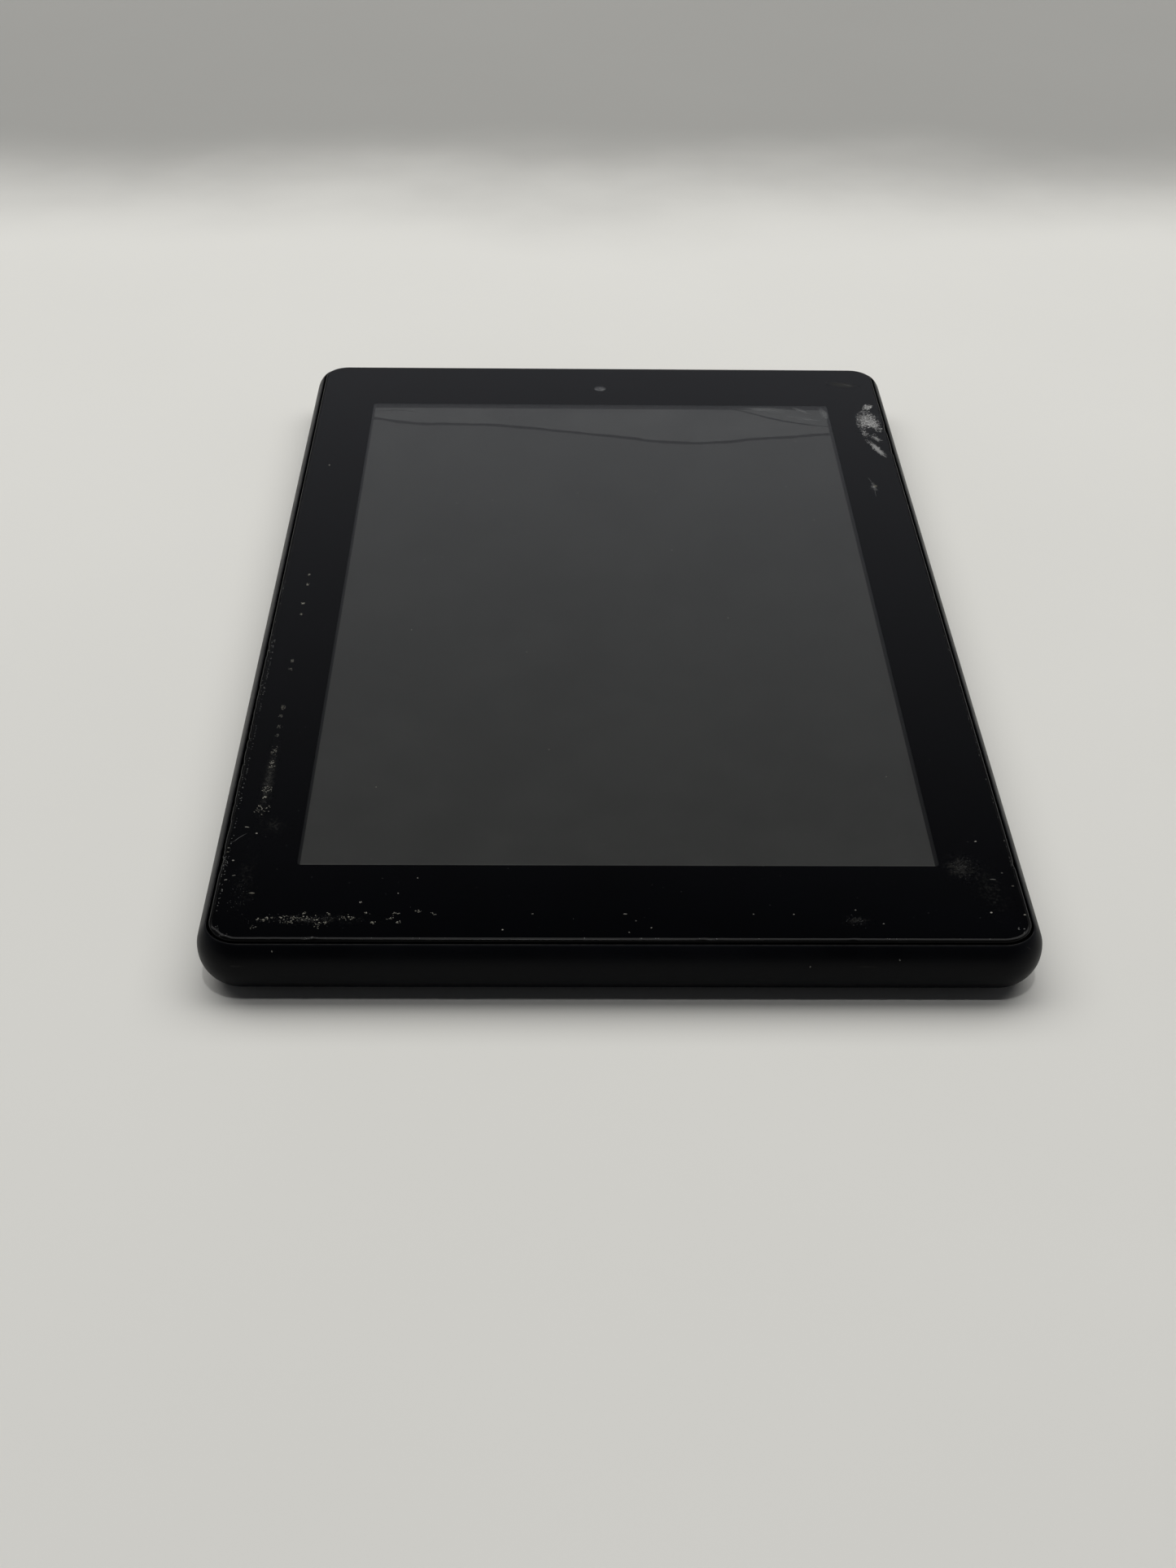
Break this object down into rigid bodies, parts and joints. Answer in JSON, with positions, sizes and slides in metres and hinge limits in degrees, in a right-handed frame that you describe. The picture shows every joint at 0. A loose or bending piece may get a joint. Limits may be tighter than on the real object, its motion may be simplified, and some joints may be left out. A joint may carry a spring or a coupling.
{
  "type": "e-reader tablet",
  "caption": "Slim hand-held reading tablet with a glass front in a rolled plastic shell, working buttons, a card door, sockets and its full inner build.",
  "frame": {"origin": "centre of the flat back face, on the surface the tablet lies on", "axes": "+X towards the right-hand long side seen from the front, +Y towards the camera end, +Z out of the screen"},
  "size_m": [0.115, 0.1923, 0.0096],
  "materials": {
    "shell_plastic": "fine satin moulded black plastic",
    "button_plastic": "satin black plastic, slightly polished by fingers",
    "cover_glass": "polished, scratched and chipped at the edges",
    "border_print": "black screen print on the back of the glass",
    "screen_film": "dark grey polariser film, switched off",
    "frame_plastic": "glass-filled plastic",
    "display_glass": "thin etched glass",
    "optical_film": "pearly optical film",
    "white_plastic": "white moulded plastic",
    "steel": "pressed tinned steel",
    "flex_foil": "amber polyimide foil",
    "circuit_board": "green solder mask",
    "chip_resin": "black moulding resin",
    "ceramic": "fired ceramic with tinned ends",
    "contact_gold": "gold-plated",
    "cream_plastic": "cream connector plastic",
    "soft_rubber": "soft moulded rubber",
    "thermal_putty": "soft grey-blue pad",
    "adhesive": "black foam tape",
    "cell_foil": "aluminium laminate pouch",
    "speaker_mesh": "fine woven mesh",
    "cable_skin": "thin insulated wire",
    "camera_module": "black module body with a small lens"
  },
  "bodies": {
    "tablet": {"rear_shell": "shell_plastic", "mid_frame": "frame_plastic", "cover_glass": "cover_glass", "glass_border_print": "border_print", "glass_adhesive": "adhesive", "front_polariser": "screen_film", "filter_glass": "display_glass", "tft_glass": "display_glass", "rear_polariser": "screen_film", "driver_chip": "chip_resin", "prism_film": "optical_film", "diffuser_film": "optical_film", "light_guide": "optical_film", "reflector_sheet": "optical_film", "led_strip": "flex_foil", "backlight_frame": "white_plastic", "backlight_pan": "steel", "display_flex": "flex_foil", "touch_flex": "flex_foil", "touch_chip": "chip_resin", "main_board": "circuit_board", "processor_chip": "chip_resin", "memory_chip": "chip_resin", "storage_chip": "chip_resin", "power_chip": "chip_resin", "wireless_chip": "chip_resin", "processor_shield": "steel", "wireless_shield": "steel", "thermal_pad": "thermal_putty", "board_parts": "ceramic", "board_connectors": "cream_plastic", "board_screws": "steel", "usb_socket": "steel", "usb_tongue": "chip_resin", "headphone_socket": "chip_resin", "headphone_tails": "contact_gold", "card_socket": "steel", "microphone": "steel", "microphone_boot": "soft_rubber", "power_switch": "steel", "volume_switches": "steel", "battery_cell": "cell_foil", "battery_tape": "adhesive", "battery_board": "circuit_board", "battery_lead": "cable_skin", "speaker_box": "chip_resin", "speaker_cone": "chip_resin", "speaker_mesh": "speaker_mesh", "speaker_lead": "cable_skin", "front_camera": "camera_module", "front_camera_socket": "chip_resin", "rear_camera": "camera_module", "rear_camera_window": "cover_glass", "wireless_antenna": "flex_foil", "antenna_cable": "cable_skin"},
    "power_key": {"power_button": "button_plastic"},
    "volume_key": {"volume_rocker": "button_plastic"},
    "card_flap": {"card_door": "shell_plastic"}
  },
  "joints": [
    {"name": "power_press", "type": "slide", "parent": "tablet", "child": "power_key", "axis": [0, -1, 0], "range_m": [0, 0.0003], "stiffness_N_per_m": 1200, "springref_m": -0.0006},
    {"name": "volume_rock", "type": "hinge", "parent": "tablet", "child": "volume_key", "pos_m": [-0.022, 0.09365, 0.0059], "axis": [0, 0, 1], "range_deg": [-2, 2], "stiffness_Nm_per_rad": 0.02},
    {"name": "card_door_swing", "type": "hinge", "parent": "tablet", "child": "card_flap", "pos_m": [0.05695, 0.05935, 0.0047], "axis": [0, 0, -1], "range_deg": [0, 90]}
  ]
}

════

Task objective: Restate the whole of the material exactly.

Right answer:
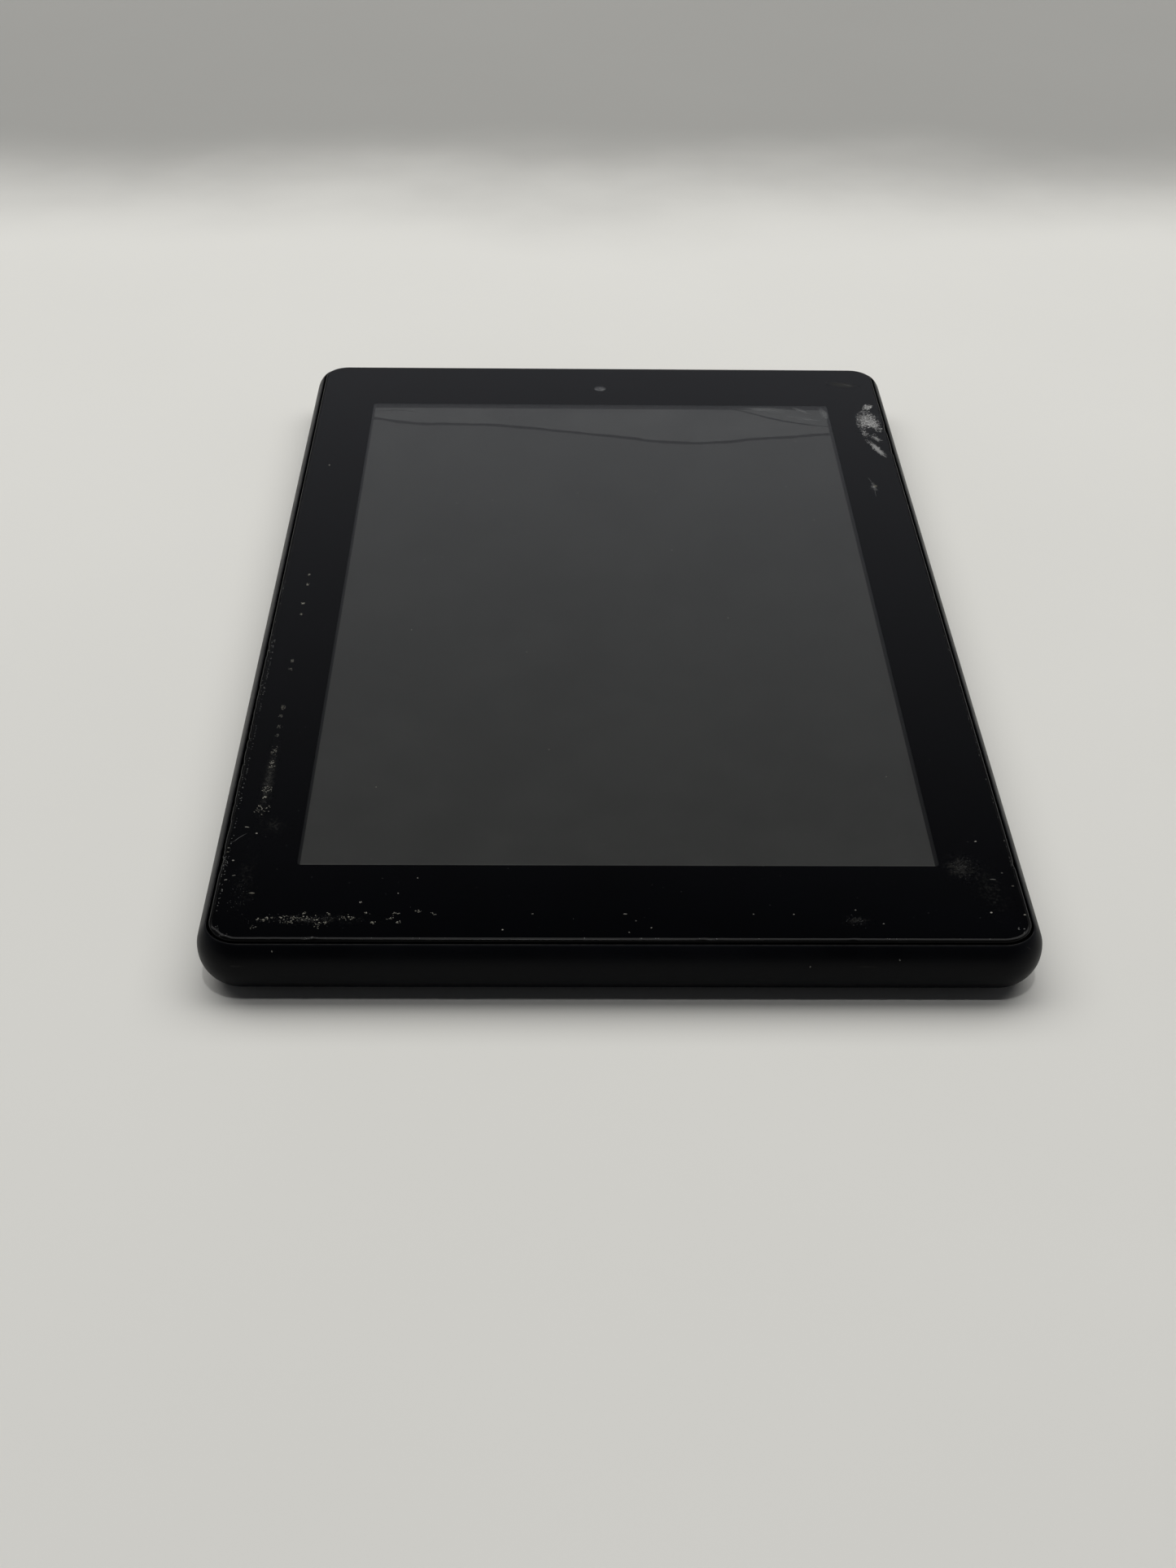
Break this object down into rigid bodies, parts and joints. Answer in JSON, with positions, sizes and slides in metres and hinge limits in degrees, in a right-handed frame that you describe. The picture shows every joint at 0. A loose or bending piece may get a joint. Limits may be tighter than on the real object, its motion may be simplified, and some joints may be left out. A joint may carry a spring or a coupling.
{
  "type": "e-reader tablet",
  "caption": "Slim hand-held reading tablet with a glass front in a rolled plastic shell, working buttons, a card door, sockets and its full inner build.",
  "frame": {"origin": "centre of the flat back face, on the surface the tablet lies on", "axes": "+X towards the right-hand long side seen from the front, +Y towards the camera end, +Z out of the screen"},
  "size_m": [0.115, 0.1923, 0.0096],
  "materials": {
    "shell_plastic": "fine satin moulded black plastic",
    "button_plastic": "satin black plastic, slightly polished by fingers",
    "cover_glass": "polished, scratched and chipped at the edges",
    "border_print": "black screen print on the back of the glass",
    "screen_film": "dark grey polariser film, switched off",
    "frame_plastic": "glass-filled plastic",
    "display_glass": "thin etched glass",
    "optical_film": "pearly optical film",
    "white_plastic": "white moulded plastic",
    "steel": "pressed tinned steel",
    "flex_foil": "amber polyimide foil",
    "circuit_board": "green solder mask",
    "chip_resin": "black moulding resin",
    "ceramic": "fired ceramic with tinned ends",
    "contact_gold": "gold-plated",
    "cream_plastic": "cream connector plastic",
    "soft_rubber": "soft moulded rubber",
    "thermal_putty": "soft grey-blue pad",
    "adhesive": "black foam tape",
    "cell_foil": "aluminium laminate pouch",
    "speaker_mesh": "fine woven mesh",
    "cable_skin": "thin insulated wire",
    "camera_module": "black module body with a small lens"
  },
  "bodies": {
    "tablet": {"rear_shell": "shell_plastic", "mid_frame": "frame_plastic", "cover_glass": "cover_glass", "glass_border_print": "border_print", "glass_adhesive": "adhesive", "front_polariser": "screen_film", "filter_glass": "display_glass", "tft_glass": "display_glass", "rear_polariser": "screen_film", "driver_chip": "chip_resin", "prism_film": "optical_film", "diffuser_film": "optical_film", "light_guide": "optical_film", "reflector_sheet": "optical_film", "led_strip": "flex_foil", "backlight_frame": "white_plastic", "backlight_pan": "steel", "display_flex": "flex_foil", "touch_flex": "flex_foil", "touch_chip": "chip_resin", "main_board": "circuit_board", "processor_chip": "chip_resin", "memory_chip": "chip_resin", "storage_chip": "chip_resin", "power_chip": "chip_resin", "wireless_chip": "chip_resin", "processor_shield": "steel", "wireless_shield": "steel", "thermal_pad": "thermal_putty", "board_parts": "ceramic", "board_connectors": "cream_plastic", "board_screws": "steel", "usb_socket": "steel", "usb_tongue": "chip_resin", "headphone_socket": "chip_resin", "headphone_tails": "contact_gold", "card_socket": "steel", "microphone": "steel", "microphone_boot": "soft_rubber", "power_switch": "steel", "volume_switches": "steel", "battery_cell": "cell_foil", "battery_tape": "adhesive", "battery_board": "circuit_board", "battery_lead": "cable_skin", "speaker_box": "chip_resin", "speaker_cone": "chip_resin", "speaker_mesh": "speaker_mesh", "speaker_lead": "cable_skin", "front_camera": "camera_module", "front_camera_socket": "chip_resin", "rear_camera": "camera_module", "rear_camera_window": "cover_glass", "wireless_antenna": "flex_foil", "antenna_cable": "cable_skin"},
    "power_key": {"power_button": "button_plastic"},
    "volume_key": {"volume_rocker": "button_plastic"},
    "card_flap": {"card_door": "shell_plastic"}
  },
  "joints": [
    {"name": "power_press", "type": "slide", "parent": "tablet", "child": "power_key", "axis": [0, -1, 0], "range_m": [0, 0.0003], "stiffness_N_per_m": 1200, "springref_m": -0.0006},
    {"name": "volume_rock", "type": "hinge", "parent": "tablet", "child": "volume_key", "pos_m": [-0.022, 0.09365, 0.0059], "axis": [0, 0, 1], "range_deg": [-2, 2], "stiffness_Nm_per_rad": 0.02},
    {"name": "card_door_swing", "type": "hinge", "parent": "tablet", "child": "card_flap", "pos_m": [0.05695, 0.05935, 0.0047], "axis": [0, 0, -1], "range_deg": [0, 90]}
  ]
}